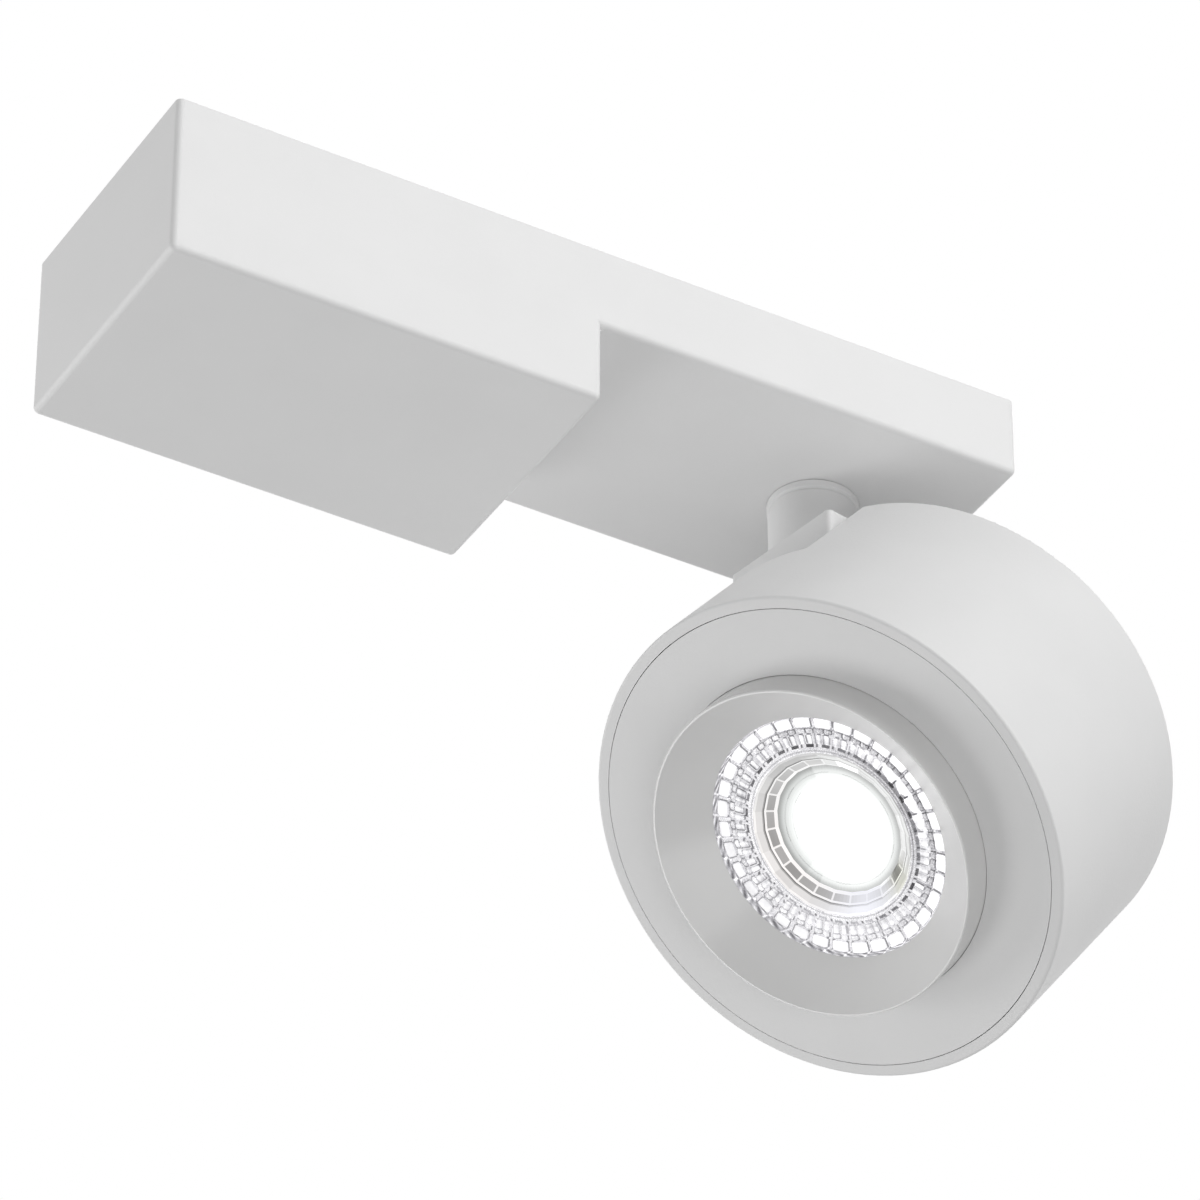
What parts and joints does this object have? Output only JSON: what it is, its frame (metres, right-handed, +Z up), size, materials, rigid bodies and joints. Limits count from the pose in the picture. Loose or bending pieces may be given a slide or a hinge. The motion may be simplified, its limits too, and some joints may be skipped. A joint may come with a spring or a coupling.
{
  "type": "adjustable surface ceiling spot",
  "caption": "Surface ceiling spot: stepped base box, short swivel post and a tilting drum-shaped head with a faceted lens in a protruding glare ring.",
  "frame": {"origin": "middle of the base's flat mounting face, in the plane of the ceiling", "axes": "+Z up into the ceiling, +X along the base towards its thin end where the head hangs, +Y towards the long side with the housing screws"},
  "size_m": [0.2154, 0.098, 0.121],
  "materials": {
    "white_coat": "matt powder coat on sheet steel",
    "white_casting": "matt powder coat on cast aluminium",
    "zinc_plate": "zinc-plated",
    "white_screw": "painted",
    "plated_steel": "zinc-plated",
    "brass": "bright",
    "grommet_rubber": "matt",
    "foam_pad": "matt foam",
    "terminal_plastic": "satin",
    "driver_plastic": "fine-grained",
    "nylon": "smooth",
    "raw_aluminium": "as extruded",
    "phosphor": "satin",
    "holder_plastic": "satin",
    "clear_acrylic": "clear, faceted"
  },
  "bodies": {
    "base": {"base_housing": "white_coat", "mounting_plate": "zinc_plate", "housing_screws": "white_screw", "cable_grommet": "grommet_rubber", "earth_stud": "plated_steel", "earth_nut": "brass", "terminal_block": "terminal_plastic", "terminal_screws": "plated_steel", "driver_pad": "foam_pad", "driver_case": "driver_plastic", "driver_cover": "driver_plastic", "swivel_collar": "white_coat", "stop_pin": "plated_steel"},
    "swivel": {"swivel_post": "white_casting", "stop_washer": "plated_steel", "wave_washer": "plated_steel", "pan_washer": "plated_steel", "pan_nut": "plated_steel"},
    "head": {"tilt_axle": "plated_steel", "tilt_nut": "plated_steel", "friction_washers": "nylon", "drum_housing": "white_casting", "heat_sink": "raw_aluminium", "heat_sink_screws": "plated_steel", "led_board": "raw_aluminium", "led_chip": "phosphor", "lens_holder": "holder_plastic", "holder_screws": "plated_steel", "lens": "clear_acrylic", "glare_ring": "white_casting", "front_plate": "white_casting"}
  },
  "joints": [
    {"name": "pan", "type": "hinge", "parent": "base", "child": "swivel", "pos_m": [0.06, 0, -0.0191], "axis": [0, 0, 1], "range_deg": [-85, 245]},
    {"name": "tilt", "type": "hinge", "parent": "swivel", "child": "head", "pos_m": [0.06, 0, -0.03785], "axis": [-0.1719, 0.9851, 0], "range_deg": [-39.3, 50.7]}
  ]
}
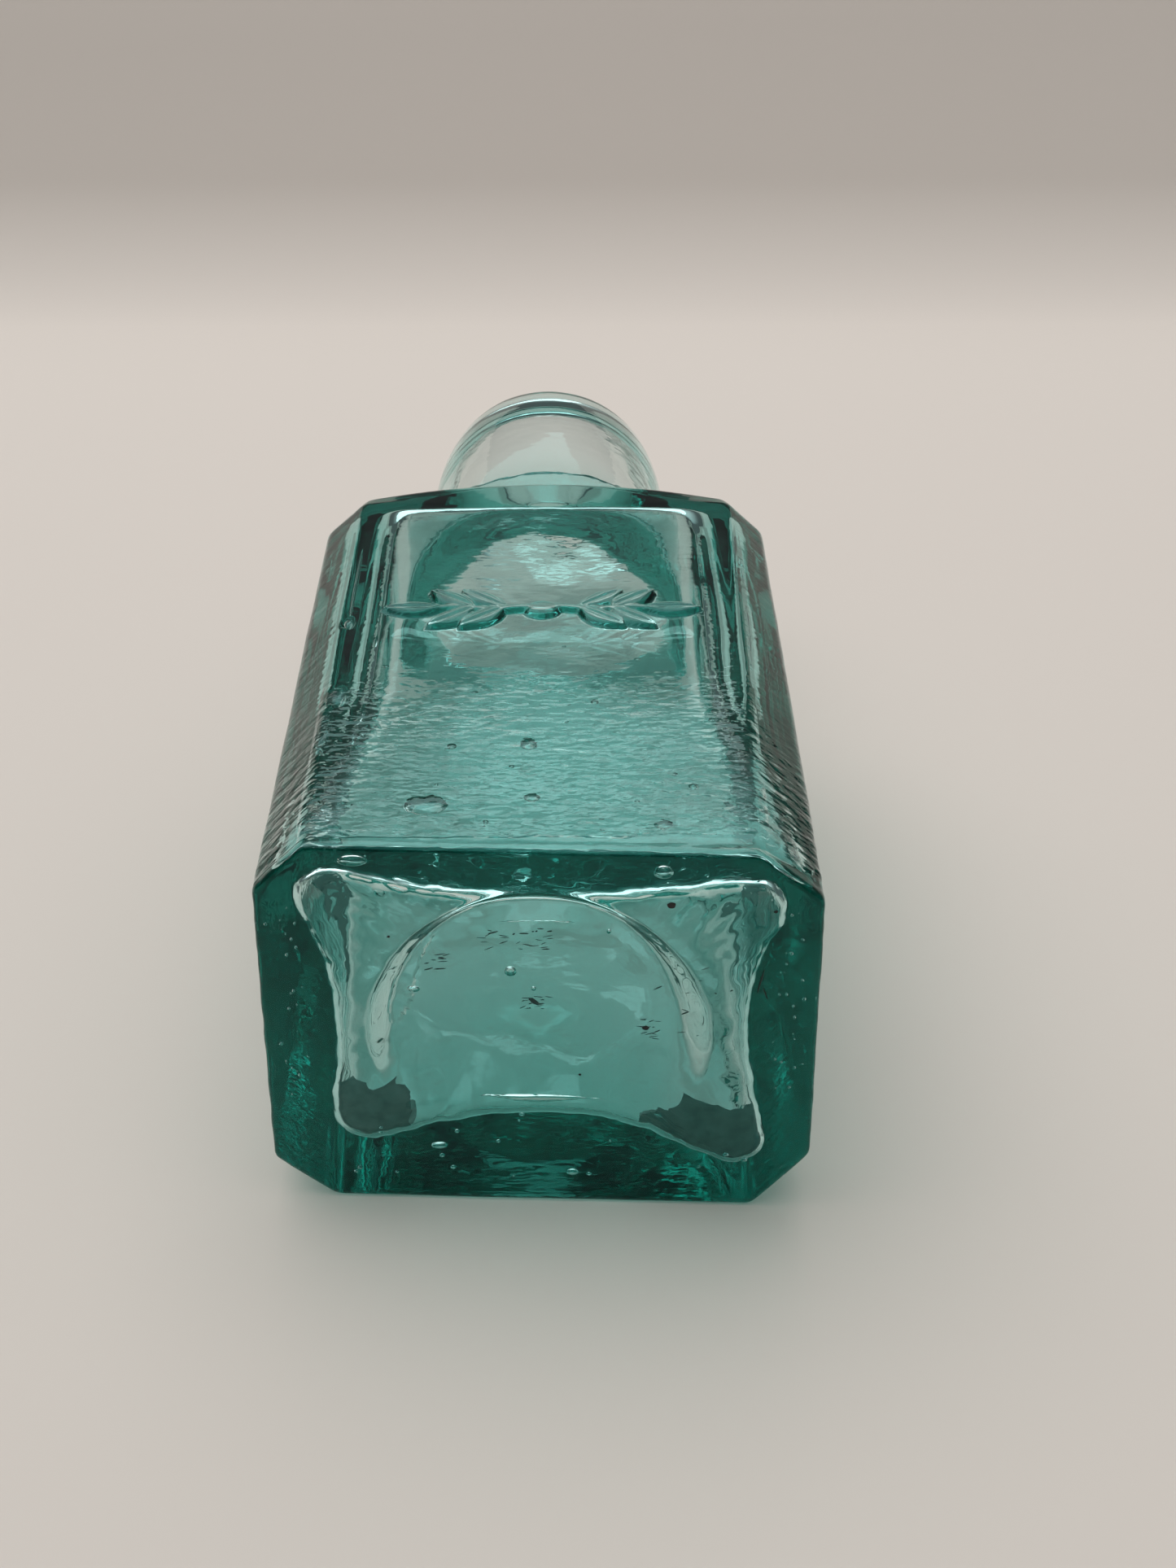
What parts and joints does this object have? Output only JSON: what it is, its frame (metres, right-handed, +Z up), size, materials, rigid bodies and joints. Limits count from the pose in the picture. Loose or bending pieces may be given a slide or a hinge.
________
§ **PROBLEM**:
Return the whole listing exactly, with every line included.

§ **RESPONSE TO THE EXERCISE**:
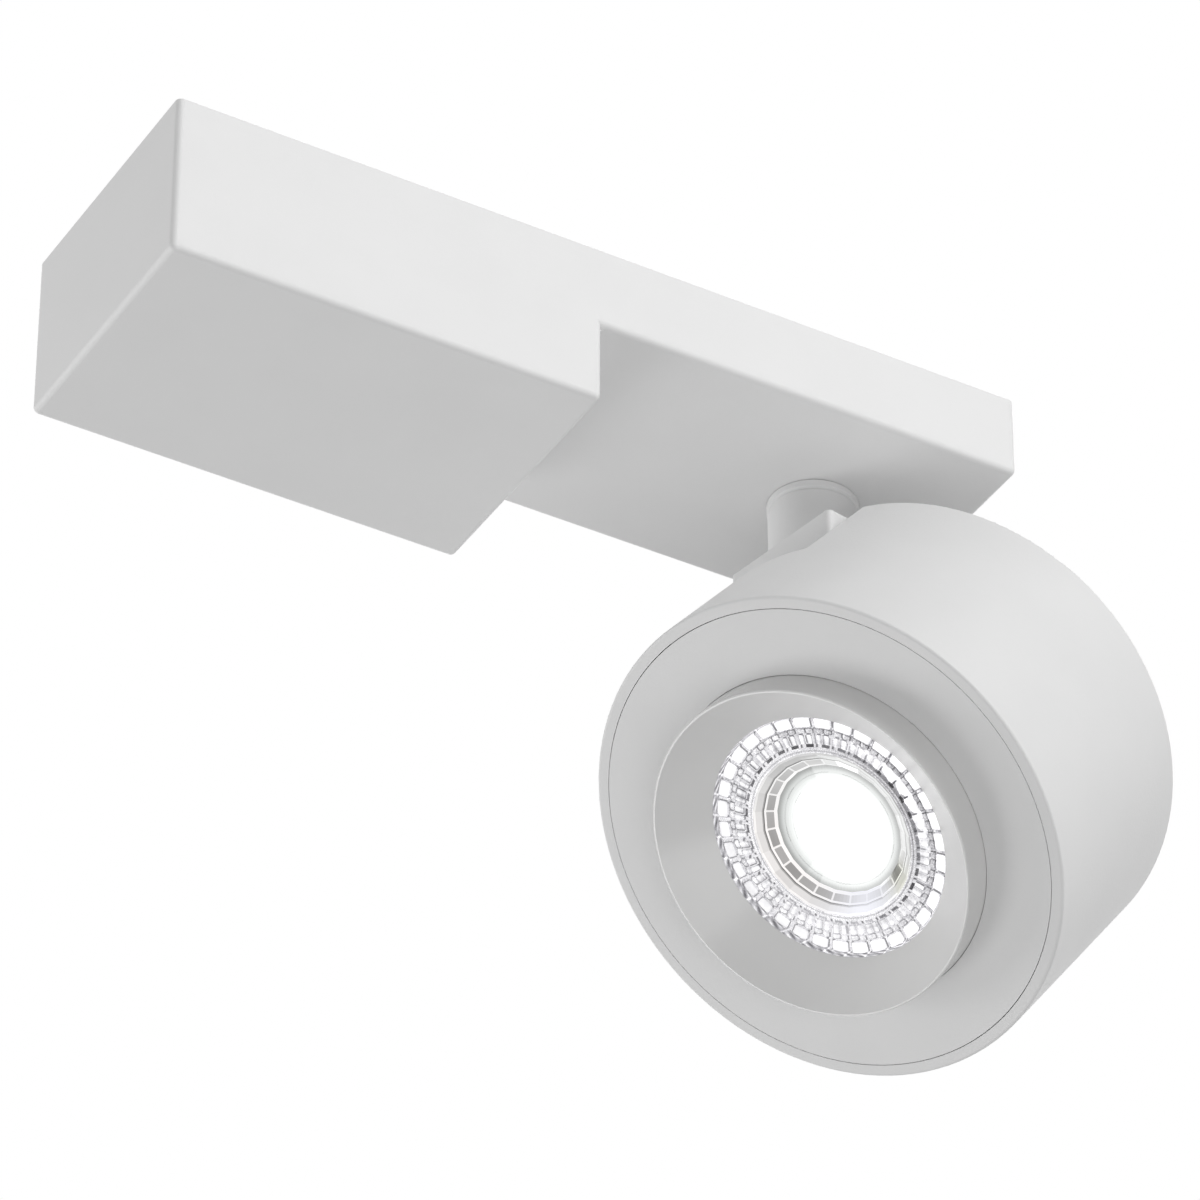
What parts and joints does this object have? Output only JSON: what it is, its frame (metres, right-handed, +Z up), size, materials, rigid bodies and joints. Limits count from the pose in the picture. Loose or bending pieces may be given a slide or a hinge. The motion may be simplified, its limits too, and some joints may be skipped. A joint may come with a spring or a coupling.
{
  "type": "adjustable surface ceiling spot",
  "caption": "Surface ceiling spot: stepped base box, short swivel post and a tilting drum-shaped head with a faceted lens in a protruding glare ring.",
  "frame": {"origin": "middle of the base's flat mounting face, in the plane of the ceiling", "axes": "+Z up into the ceiling, +X along the base towards its thin end where the head hangs, +Y towards the long side with the housing screws"},
  "size_m": [0.2154, 0.098, 0.121],
  "materials": {
    "white_coat": "matt powder coat on sheet steel",
    "white_casting": "matt powder coat on cast aluminium",
    "zinc_plate": "zinc-plated",
    "white_screw": "painted",
    "plated_steel": "zinc-plated",
    "brass": "bright",
    "grommet_rubber": "matt",
    "foam_pad": "matt foam",
    "terminal_plastic": "satin",
    "driver_plastic": "fine-grained",
    "nylon": "smooth",
    "raw_aluminium": "as extruded",
    "phosphor": "satin",
    "holder_plastic": "satin",
    "clear_acrylic": "clear, faceted"
  },
  "bodies": {
    "base": {"base_housing": "white_coat", "mounting_plate": "zinc_plate", "housing_screws": "white_screw", "cable_grommet": "grommet_rubber", "earth_stud": "plated_steel", "earth_nut": "brass", "terminal_block": "terminal_plastic", "terminal_screws": "plated_steel", "driver_pad": "foam_pad", "driver_case": "driver_plastic", "driver_cover": "driver_plastic", "swivel_collar": "white_coat", "stop_pin": "plated_steel"},
    "swivel": {"swivel_post": "white_casting", "stop_washer": "plated_steel", "wave_washer": "plated_steel", "pan_washer": "plated_steel", "pan_nut": "plated_steel"},
    "head": {"tilt_axle": "plated_steel", "tilt_nut": "plated_steel", "friction_washers": "nylon", "drum_housing": "white_casting", "heat_sink": "raw_aluminium", "heat_sink_screws": "plated_steel", "led_board": "raw_aluminium", "led_chip": "phosphor", "lens_holder": "holder_plastic", "holder_screws": "plated_steel", "lens": "clear_acrylic", "glare_ring": "white_casting", "front_plate": "white_casting"}
  },
  "joints": [
    {"name": "pan", "type": "hinge", "parent": "base", "child": "swivel", "pos_m": [0.06, 0, -0.0191], "axis": [0, 0, 1], "range_deg": [-85, 245]},
    {"name": "tilt", "type": "hinge", "parent": "swivel", "child": "head", "pos_m": [0.06, 0, -0.03785], "axis": [-0.1719, 0.9851, 0], "range_deg": [-39.3, 50.7]}
  ]
}
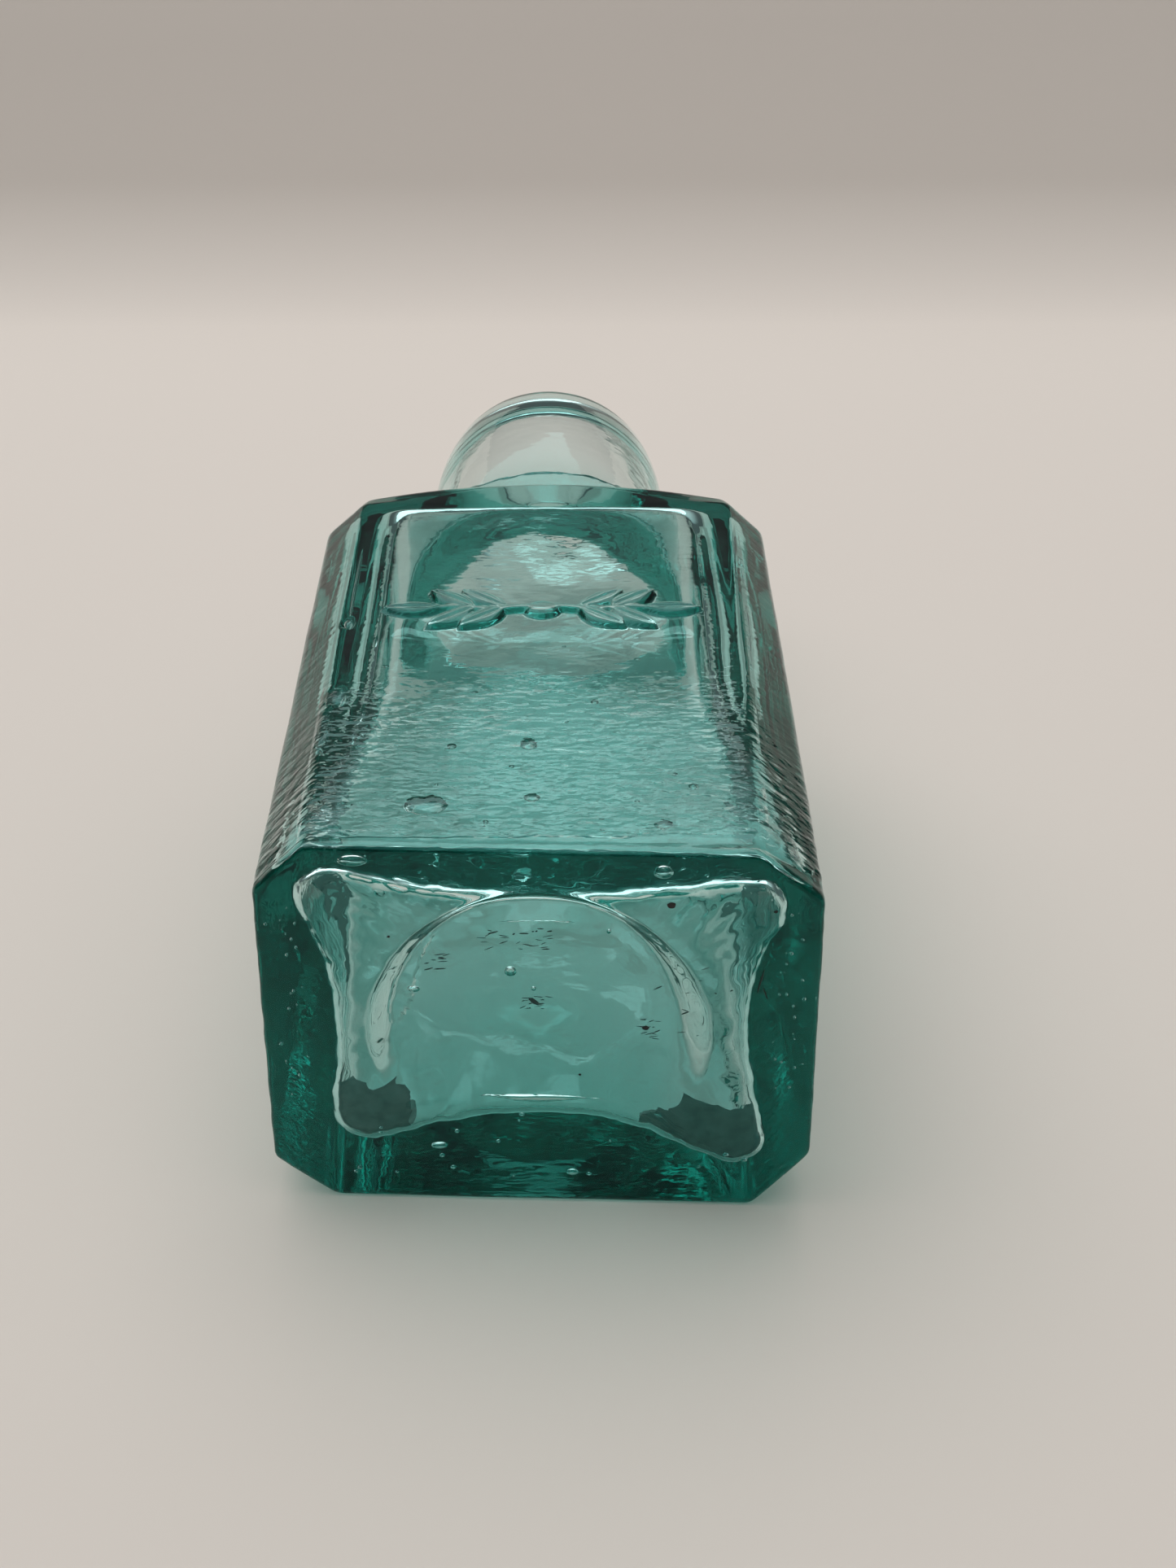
What parts and joints does this object have? Output only JSON: what it is, its frame (metres, right-handed, +Z up), size, materials, rigid bodies and joints. Limits count from the pose in the picture. Loose or bending pieces may be given a slide or a hinge.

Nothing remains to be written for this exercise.